Abstract Optimizing completion efficiency has been one of the most challenging aspects of unconventional reservoir development. Two of the key factors to consider in completion design are stage length and cluster spacing, which affect both well performance and economics. Shorter stage length and tighter cluster spacing could create fractures with smaller widths and consequently lower proppant concentrations as a result of inter-cluster stress shadowing. On the other hand, longer stage length and wider cluster spacing, despite their economic benefits, can impair well performance by leaving unstimulated rock between two created fractures. Operating companies have taken different approaches, from trial and error to advanced diagnostics, to find the right balancing point for stage and cluster configuration. Ultimately, production analysis dictates the success. The main goal of this paper is to show the characteristics of cluster and stage length variations using production data in the absence of completion diagnostics. To this end, numerical modeling using typical values of reservoir and fracture characteristics in the Permian Basin was done. Multiple pairs of wells in the Permian Basin with similar reservoir properties and completion design but with different cluster and stage spacing were analyzed to validate the observed signatures.

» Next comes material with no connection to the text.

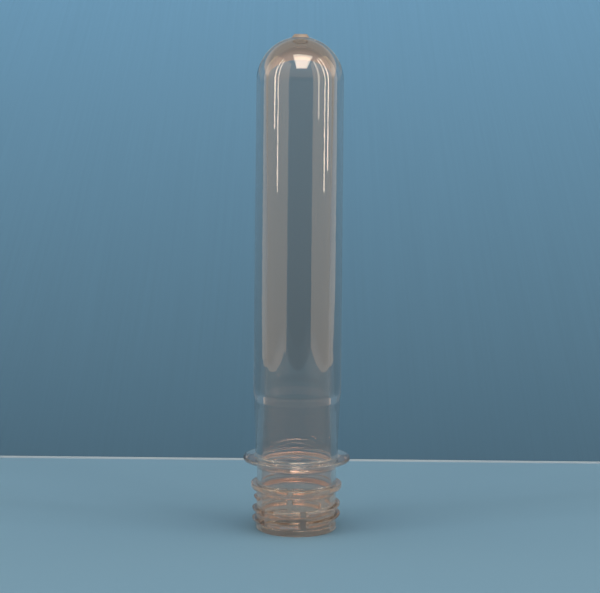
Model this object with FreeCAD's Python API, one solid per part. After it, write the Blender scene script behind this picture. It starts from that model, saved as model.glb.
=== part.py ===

The conceptual numerical model results show that the wells at wider cluster spacing (and longer stage length) exhibit longer linear flow duration, which does not necessarily result in a larger stimulated area. Also, tighter cluster spacing and shorter stage length, which result in higher early time rates, only indicate acceleration, but this does not translate into improving long-term, economically justified performance. Higher matrix permeability (as a proxy for the existence of natural fractures) helps with larger stimulated regions under similar linear flow duration in wider cluster spacing (and longer stage length). However, this study shows significantly higher permeability might be needed for efficient stimulation of rocks between fractures in the case of wide cluster spacing. Production analysis of different well pairs in the Permian Basin using this workflow shows that cluster and stage length configuration can only be efficiently and effectively optimized by taking subsurface parameters such as stress, reservoir heterogeneity, and in-situ fluid into account.